Records that describe objects:
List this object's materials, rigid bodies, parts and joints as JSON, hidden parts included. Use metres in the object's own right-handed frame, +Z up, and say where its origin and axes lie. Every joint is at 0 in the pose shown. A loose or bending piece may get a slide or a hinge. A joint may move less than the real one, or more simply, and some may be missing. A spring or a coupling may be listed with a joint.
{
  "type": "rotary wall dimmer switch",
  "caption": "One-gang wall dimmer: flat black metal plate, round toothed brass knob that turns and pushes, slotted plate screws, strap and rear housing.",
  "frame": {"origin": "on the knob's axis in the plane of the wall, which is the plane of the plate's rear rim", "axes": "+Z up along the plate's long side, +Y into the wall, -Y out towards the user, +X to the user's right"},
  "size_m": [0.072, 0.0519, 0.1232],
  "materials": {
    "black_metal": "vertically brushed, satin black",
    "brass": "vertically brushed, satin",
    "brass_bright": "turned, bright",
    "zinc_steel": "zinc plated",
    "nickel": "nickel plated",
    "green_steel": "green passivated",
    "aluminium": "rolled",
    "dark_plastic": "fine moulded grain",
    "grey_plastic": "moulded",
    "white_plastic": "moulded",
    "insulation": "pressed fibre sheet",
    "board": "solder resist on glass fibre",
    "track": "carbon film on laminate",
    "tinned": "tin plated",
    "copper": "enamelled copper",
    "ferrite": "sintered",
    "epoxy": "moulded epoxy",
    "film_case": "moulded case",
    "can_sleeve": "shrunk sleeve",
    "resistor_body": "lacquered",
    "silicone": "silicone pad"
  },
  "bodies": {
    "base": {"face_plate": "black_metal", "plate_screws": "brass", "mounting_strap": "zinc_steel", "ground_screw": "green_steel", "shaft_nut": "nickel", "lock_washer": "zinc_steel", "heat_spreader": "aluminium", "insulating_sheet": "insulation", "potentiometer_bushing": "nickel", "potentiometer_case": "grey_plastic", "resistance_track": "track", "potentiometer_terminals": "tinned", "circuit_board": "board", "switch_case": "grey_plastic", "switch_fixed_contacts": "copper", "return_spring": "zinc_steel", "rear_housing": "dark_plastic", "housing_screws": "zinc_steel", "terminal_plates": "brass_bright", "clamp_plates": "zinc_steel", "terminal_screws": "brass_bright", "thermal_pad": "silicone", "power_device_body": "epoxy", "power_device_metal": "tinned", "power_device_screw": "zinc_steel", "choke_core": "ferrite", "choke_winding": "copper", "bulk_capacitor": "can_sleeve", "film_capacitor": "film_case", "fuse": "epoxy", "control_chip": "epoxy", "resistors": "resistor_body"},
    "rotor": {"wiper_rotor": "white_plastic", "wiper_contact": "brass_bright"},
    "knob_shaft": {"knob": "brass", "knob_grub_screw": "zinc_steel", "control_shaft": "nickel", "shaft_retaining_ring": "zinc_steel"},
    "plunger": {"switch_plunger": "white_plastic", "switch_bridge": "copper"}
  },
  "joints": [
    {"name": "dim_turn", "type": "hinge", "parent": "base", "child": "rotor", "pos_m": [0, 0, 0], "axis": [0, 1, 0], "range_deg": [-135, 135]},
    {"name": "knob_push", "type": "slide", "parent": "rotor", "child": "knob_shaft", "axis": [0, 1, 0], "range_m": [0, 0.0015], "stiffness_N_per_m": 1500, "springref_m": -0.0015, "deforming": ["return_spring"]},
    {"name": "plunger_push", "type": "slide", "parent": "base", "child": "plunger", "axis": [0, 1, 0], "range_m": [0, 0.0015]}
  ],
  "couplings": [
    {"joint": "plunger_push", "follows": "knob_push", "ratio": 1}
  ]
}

---

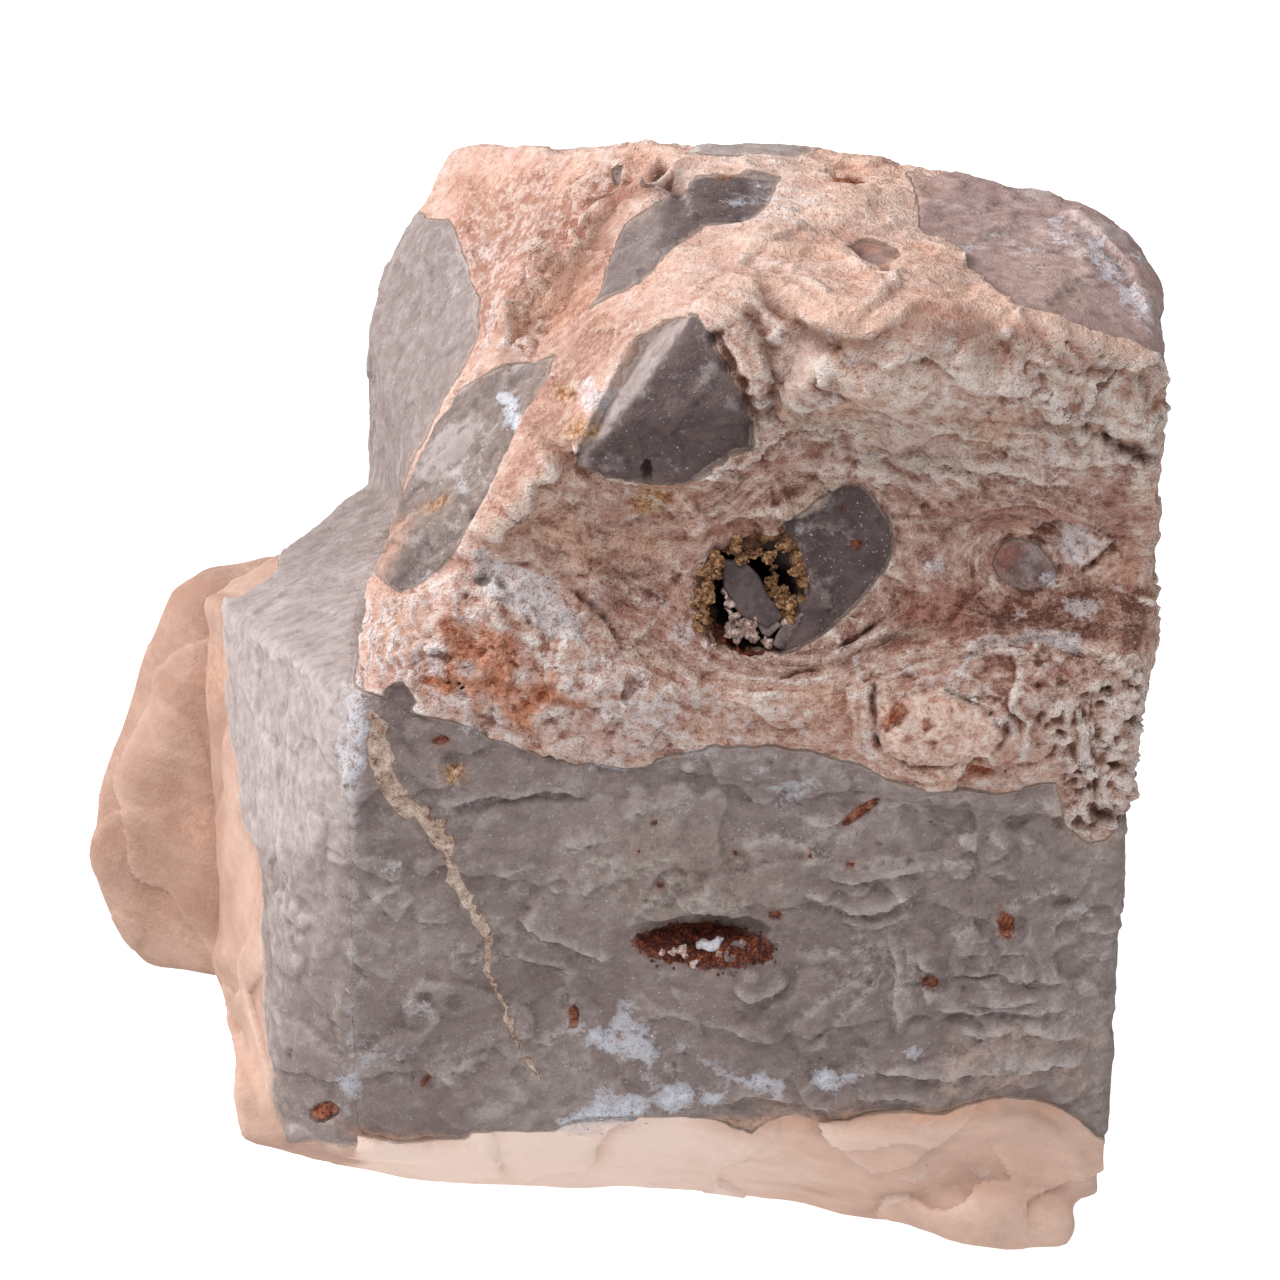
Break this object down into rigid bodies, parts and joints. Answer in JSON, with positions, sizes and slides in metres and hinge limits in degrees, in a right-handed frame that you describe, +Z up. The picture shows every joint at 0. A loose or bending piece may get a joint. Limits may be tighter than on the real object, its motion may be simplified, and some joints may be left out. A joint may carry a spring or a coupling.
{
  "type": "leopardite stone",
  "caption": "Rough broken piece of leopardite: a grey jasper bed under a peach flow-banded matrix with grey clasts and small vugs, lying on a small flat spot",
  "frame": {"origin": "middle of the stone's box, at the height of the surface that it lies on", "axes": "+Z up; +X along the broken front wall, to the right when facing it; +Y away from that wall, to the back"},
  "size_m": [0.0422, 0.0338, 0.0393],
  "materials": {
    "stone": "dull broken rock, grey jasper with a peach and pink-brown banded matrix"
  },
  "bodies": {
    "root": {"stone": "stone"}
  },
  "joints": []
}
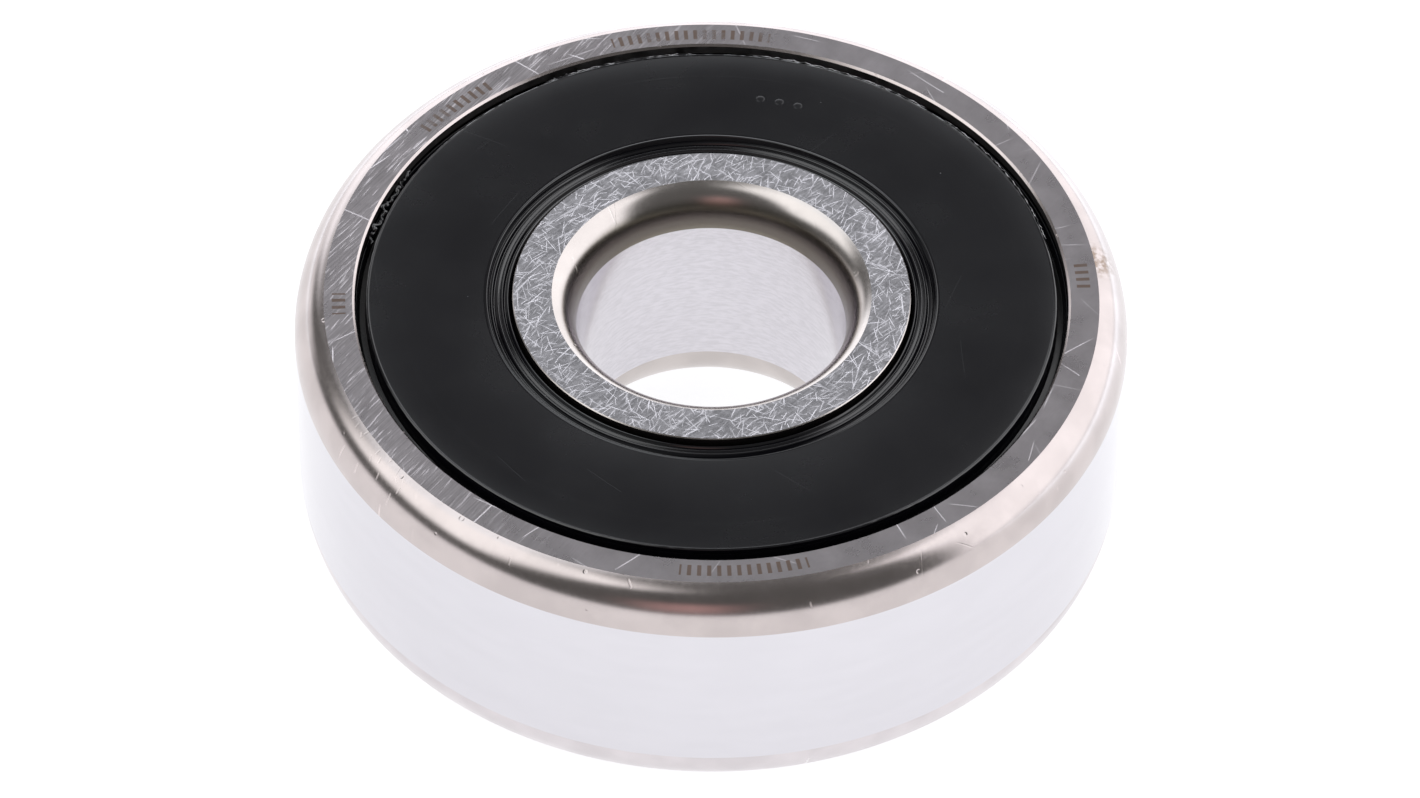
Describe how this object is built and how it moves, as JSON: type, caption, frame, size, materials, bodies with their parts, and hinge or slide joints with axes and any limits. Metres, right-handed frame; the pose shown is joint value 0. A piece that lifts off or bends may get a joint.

PROBLEM TO SOLVE:
Go through the records and gather the lines that hold "into".

COMPLETED EXERCISE:
  "frame": {"origin": "on the knob's axis in the plane of the wall, which is the plane of the plate's rear rim", "axes": "+Z up along the plate's long side, +Y into the wall, -Y out towards the user, +X to the user's right"},
Break this object down into rigid bodies, parts and joints. Answer in JSON, with positions, sizes and slides in metres and hinge limits in degrees, in a right-handed frame that you describe, +Z up. The picture shows every joint at 0. A loose or bending piece may get a joint. Limits may be tighter than on the real object, its motion may be simplified, and some joints may be left out. A joint may carry a spring or a coupling.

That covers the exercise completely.